- _WRITTEN EXERCISE_: Repeat the line that contains "gable_sheets();", the line that contains "from mathutils import Matrix, Vector, noise", and all lines between them, exactly and with no other lines.

- _RECORD EXCERPTS_:
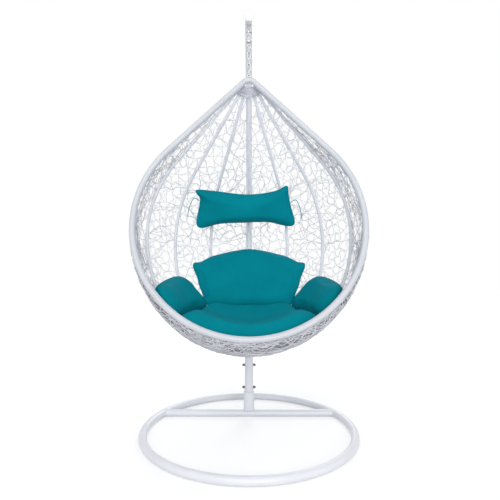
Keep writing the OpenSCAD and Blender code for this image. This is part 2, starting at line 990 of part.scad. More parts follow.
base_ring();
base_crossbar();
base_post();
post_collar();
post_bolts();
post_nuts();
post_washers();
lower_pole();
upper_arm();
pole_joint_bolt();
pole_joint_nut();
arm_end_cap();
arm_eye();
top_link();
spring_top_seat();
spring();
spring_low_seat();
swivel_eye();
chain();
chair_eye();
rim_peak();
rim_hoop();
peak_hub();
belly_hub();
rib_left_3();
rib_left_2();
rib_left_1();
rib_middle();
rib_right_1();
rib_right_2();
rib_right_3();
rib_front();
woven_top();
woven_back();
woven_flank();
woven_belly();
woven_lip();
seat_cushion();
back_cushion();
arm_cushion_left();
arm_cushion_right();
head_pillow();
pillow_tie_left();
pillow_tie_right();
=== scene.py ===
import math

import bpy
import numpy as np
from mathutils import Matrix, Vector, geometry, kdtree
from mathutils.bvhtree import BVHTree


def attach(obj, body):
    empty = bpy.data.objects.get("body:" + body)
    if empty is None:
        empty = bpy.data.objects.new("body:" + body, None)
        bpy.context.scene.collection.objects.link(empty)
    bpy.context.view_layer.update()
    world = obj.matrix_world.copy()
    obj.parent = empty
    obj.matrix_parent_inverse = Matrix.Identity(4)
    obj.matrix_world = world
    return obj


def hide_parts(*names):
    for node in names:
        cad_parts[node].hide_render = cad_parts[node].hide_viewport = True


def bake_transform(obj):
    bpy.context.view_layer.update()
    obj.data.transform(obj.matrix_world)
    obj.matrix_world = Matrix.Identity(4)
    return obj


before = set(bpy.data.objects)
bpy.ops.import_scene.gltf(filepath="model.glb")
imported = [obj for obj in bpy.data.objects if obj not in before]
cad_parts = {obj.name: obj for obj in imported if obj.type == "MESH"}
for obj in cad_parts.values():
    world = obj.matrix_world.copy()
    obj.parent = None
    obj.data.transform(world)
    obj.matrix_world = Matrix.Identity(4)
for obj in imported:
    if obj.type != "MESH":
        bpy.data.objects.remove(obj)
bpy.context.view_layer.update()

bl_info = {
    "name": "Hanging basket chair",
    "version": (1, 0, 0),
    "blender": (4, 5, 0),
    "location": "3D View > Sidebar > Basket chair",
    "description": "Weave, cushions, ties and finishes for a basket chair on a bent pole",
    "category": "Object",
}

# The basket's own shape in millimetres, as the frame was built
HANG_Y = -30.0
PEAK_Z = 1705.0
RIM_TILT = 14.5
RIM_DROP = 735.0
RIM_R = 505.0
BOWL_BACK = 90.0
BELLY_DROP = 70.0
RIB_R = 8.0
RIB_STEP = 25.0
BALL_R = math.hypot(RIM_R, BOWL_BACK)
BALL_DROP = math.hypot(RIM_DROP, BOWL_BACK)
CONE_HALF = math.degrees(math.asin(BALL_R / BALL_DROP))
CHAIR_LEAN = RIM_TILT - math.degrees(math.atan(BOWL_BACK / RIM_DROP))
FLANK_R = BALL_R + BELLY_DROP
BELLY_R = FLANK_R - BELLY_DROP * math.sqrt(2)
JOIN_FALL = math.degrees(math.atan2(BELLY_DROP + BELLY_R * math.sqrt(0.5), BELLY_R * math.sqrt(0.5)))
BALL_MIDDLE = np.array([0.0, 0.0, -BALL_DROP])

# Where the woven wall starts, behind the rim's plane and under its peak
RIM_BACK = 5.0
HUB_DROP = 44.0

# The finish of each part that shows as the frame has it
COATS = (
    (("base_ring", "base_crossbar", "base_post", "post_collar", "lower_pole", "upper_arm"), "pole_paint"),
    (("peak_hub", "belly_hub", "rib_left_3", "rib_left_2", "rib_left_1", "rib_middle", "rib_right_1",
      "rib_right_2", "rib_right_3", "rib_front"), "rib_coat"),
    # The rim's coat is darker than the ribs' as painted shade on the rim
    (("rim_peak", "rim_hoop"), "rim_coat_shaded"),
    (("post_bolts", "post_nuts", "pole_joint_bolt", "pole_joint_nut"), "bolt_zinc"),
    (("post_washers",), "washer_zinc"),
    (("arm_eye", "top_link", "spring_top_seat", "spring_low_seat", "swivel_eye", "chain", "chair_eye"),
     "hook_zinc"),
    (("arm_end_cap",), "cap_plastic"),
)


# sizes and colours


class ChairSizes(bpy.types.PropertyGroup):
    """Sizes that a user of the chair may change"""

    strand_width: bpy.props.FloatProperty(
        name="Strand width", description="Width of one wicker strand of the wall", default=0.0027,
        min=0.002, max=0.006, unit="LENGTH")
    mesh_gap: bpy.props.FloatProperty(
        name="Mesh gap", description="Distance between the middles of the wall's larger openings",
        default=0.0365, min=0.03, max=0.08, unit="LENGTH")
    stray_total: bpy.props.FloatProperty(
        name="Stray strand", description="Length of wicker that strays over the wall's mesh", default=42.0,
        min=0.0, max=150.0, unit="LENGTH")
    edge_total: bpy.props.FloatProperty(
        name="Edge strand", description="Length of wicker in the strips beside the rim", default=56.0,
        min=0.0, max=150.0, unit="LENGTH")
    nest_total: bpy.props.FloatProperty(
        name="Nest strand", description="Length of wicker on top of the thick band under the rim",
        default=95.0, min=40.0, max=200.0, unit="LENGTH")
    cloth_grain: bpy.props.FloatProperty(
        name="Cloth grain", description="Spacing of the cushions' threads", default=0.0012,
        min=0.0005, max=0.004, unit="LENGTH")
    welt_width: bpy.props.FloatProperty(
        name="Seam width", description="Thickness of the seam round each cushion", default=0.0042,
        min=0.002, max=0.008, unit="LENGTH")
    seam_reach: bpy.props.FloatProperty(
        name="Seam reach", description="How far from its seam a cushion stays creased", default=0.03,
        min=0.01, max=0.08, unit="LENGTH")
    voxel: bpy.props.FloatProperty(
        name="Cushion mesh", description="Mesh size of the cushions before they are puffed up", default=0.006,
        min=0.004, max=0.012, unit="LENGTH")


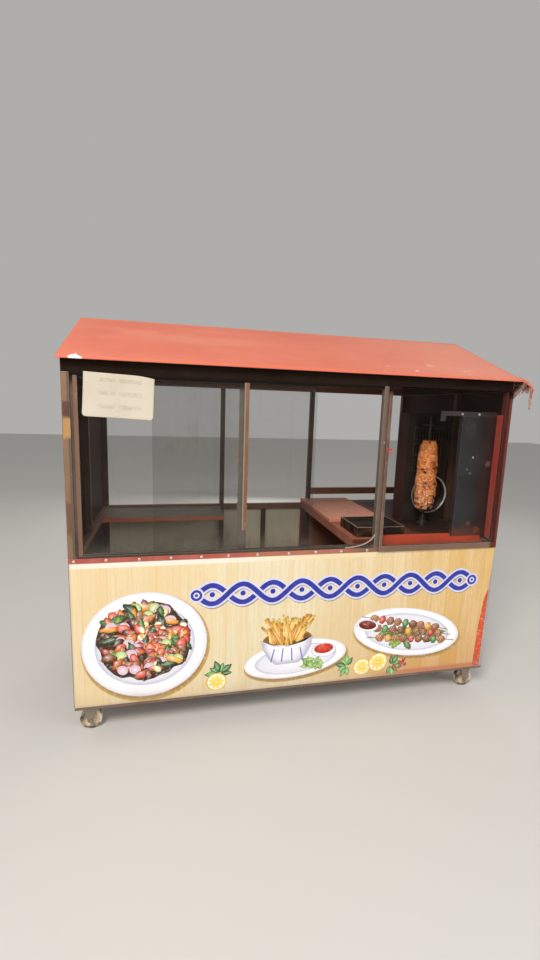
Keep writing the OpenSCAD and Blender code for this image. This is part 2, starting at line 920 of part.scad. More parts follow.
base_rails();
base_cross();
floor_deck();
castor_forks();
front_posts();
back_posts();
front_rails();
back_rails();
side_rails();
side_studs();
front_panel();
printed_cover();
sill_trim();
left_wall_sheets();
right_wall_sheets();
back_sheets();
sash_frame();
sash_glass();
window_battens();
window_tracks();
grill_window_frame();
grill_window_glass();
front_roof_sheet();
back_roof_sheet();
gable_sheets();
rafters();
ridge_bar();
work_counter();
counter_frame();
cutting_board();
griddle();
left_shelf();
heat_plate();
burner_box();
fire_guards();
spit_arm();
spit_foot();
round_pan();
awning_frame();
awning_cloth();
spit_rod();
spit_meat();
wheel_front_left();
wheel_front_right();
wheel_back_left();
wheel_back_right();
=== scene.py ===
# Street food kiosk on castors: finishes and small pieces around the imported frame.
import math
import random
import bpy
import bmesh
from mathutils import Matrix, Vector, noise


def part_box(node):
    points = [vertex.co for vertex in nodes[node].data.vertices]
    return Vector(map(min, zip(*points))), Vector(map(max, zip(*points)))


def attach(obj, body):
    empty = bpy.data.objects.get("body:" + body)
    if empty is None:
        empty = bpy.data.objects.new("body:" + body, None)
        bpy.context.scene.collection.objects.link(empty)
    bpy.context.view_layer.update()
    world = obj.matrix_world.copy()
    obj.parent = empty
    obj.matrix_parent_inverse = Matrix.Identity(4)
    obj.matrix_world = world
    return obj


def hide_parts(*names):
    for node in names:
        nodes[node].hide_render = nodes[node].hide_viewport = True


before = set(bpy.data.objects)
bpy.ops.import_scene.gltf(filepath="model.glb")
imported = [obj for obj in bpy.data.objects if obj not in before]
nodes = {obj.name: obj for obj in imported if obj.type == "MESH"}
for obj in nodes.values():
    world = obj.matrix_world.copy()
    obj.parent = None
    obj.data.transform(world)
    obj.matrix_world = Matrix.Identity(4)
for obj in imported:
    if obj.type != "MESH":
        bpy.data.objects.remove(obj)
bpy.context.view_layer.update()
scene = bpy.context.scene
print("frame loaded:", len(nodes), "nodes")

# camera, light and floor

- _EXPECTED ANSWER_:
gable_sheets();
rafters();
ridge_bar();
work_counter();
counter_frame();
cutting_board();
griddle();
left_shelf();
heat_plate();
burner_box();
fire_guards();
spit_arm();
spit_foot();
round_pan();
awning_frame();
awning_cloth();
spit_rod();
spit_meat();
wheel_front_left();
wheel_front_right();
wheel_back_left();
wheel_back_right();
=== scene.py ===
# Street food kiosk on castors: finishes and small pieces around the imported frame.
import math
import random
import bpy
import bmesh
from mathutils import Matrix, Vector, noise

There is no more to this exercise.